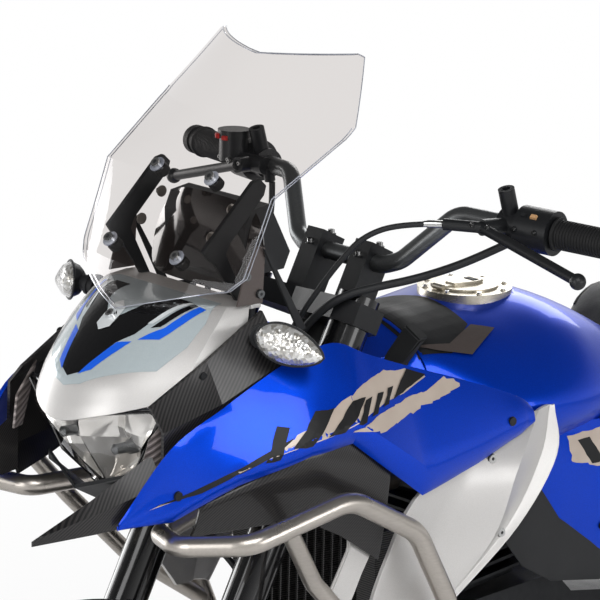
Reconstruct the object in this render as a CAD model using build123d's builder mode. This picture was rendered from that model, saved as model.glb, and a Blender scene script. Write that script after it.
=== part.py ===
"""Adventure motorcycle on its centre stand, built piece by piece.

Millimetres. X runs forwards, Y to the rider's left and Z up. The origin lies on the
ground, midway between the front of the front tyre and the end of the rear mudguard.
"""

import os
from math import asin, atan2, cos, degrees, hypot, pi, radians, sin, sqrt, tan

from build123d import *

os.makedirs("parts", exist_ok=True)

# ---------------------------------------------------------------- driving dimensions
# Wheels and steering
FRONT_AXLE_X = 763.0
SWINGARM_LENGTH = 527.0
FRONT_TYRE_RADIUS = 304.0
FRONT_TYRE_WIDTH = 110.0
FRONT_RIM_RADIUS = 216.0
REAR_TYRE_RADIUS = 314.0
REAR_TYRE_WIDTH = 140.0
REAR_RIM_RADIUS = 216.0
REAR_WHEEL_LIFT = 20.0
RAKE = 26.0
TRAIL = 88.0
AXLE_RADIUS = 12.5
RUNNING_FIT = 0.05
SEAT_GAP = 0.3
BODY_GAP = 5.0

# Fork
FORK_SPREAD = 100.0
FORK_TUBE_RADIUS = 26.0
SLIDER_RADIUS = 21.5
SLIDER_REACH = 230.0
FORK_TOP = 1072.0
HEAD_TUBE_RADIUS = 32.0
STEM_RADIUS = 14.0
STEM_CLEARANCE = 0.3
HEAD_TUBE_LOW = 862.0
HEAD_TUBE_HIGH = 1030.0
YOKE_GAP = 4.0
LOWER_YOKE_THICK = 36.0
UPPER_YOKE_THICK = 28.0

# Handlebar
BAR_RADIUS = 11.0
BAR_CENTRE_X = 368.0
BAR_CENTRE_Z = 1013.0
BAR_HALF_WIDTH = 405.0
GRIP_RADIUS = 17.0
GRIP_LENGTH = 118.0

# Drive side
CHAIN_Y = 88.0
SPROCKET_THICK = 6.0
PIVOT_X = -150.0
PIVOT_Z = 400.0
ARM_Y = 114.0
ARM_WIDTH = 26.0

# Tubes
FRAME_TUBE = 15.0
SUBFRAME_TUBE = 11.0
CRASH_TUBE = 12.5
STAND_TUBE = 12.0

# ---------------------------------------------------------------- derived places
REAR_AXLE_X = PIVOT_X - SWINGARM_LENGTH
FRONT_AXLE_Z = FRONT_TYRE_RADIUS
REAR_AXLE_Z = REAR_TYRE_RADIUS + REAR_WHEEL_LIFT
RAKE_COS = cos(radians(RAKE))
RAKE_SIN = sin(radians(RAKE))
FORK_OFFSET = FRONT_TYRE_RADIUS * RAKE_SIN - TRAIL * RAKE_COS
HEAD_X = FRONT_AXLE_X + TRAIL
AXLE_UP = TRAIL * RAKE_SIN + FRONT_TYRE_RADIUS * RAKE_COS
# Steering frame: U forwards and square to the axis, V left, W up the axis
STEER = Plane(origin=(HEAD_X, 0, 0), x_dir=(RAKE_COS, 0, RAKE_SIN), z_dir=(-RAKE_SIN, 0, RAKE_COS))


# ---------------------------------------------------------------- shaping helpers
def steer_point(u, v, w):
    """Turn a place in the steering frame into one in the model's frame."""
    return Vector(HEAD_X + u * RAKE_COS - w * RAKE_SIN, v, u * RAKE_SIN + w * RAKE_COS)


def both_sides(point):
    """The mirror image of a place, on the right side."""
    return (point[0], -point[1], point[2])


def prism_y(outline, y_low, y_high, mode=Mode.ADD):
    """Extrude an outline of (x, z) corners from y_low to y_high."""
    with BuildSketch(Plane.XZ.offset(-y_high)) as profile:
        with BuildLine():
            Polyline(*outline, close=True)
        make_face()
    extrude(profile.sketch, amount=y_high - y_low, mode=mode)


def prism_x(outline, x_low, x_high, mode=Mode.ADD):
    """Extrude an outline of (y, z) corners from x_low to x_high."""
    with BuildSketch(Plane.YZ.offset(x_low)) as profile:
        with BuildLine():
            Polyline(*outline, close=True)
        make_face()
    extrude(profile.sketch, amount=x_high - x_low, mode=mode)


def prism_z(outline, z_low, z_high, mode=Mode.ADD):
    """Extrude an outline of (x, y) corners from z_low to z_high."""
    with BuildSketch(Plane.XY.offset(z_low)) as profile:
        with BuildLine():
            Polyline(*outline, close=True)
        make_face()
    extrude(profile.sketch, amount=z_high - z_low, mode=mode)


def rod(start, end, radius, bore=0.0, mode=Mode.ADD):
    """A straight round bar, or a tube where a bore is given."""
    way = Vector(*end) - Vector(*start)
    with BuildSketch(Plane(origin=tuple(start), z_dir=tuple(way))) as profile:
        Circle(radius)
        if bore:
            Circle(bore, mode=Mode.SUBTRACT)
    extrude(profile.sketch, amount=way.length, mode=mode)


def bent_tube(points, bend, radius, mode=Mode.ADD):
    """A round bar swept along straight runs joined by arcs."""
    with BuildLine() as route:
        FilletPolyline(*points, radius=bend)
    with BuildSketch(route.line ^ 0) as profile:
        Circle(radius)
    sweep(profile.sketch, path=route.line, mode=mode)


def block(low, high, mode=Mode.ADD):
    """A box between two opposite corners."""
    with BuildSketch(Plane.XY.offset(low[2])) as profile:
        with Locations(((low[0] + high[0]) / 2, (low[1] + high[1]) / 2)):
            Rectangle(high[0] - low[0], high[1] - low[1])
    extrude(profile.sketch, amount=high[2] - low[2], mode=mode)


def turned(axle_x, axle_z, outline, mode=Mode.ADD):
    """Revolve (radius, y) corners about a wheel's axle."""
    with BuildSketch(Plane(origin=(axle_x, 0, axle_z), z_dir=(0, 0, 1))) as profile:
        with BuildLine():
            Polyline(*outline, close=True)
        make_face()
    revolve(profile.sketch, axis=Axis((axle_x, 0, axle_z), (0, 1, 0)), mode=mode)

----

[WHAT YOU ARE ASKED TO DO]
Write out, exactly and with nothing else, the lines of the listing above from its first line through the line with "STAND_TUBE = 12.0".

[TASK SOLUTION]
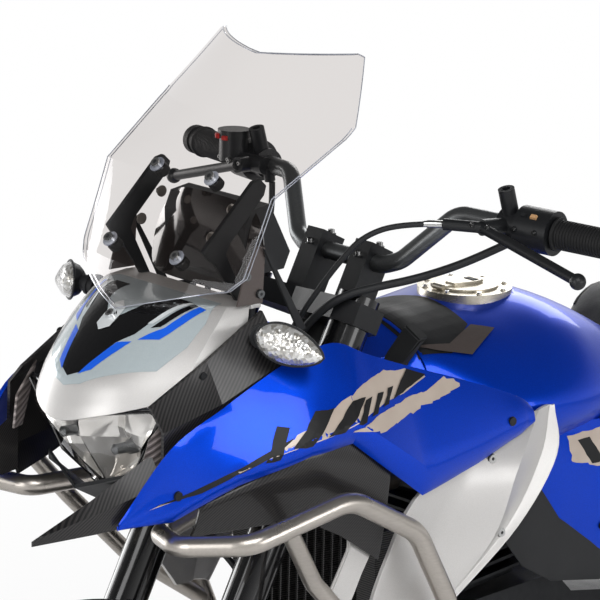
Reconstruct the object in this render as a CAD model using build123d's builder mode. This picture was rendered from that model, saved as model.glb, and a Blender scene script. Write that script after it.
=== part.py ===
"""Adventure motorcycle on its centre stand, built piece by piece.

Millimetres. X runs forwards, Y to the rider's left and Z up. The origin lies on the
ground, midway between the front of the front tyre and the end of the rear mudguard.
"""

import os
from math import asin, atan2, cos, degrees, hypot, pi, radians, sin, sqrt, tan

from build123d import *

os.makedirs("parts", exist_ok=True)

# ---------------------------------------------------------------- driving dimensions
# Wheels and steering
FRONT_AXLE_X = 763.0
SWINGARM_LENGTH = 527.0
FRONT_TYRE_RADIUS = 304.0
FRONT_TYRE_WIDTH = 110.0
FRONT_RIM_RADIUS = 216.0
REAR_TYRE_RADIUS = 314.0
REAR_TYRE_WIDTH = 140.0
REAR_RIM_RADIUS = 216.0
REAR_WHEEL_LIFT = 20.0
RAKE = 26.0
TRAIL = 88.0
AXLE_RADIUS = 12.5
RUNNING_FIT = 0.05
SEAT_GAP = 0.3
BODY_GAP = 5.0

# Fork
FORK_SPREAD = 100.0
FORK_TUBE_RADIUS = 26.0
SLIDER_RADIUS = 21.5
SLIDER_REACH = 230.0
FORK_TOP = 1072.0
HEAD_TUBE_RADIUS = 32.0
STEM_RADIUS = 14.0
STEM_CLEARANCE = 0.3
HEAD_TUBE_LOW = 862.0
HEAD_TUBE_HIGH = 1030.0
YOKE_GAP = 4.0
LOWER_YOKE_THICK = 36.0
UPPER_YOKE_THICK = 28.0

# Handlebar
BAR_RADIUS = 11.0
BAR_CENTRE_X = 368.0
BAR_CENTRE_Z = 1013.0
BAR_HALF_WIDTH = 405.0
GRIP_RADIUS = 17.0
GRIP_LENGTH = 118.0

# Drive side
CHAIN_Y = 88.0
SPROCKET_THICK = 6.0
PIVOT_X = -150.0
PIVOT_Z = 400.0
ARM_Y = 114.0
ARM_WIDTH = 26.0

# Tubes
FRAME_TUBE = 15.0
SUBFRAME_TUBE = 11.0
CRASH_TUBE = 12.5
STAND_TUBE = 12.0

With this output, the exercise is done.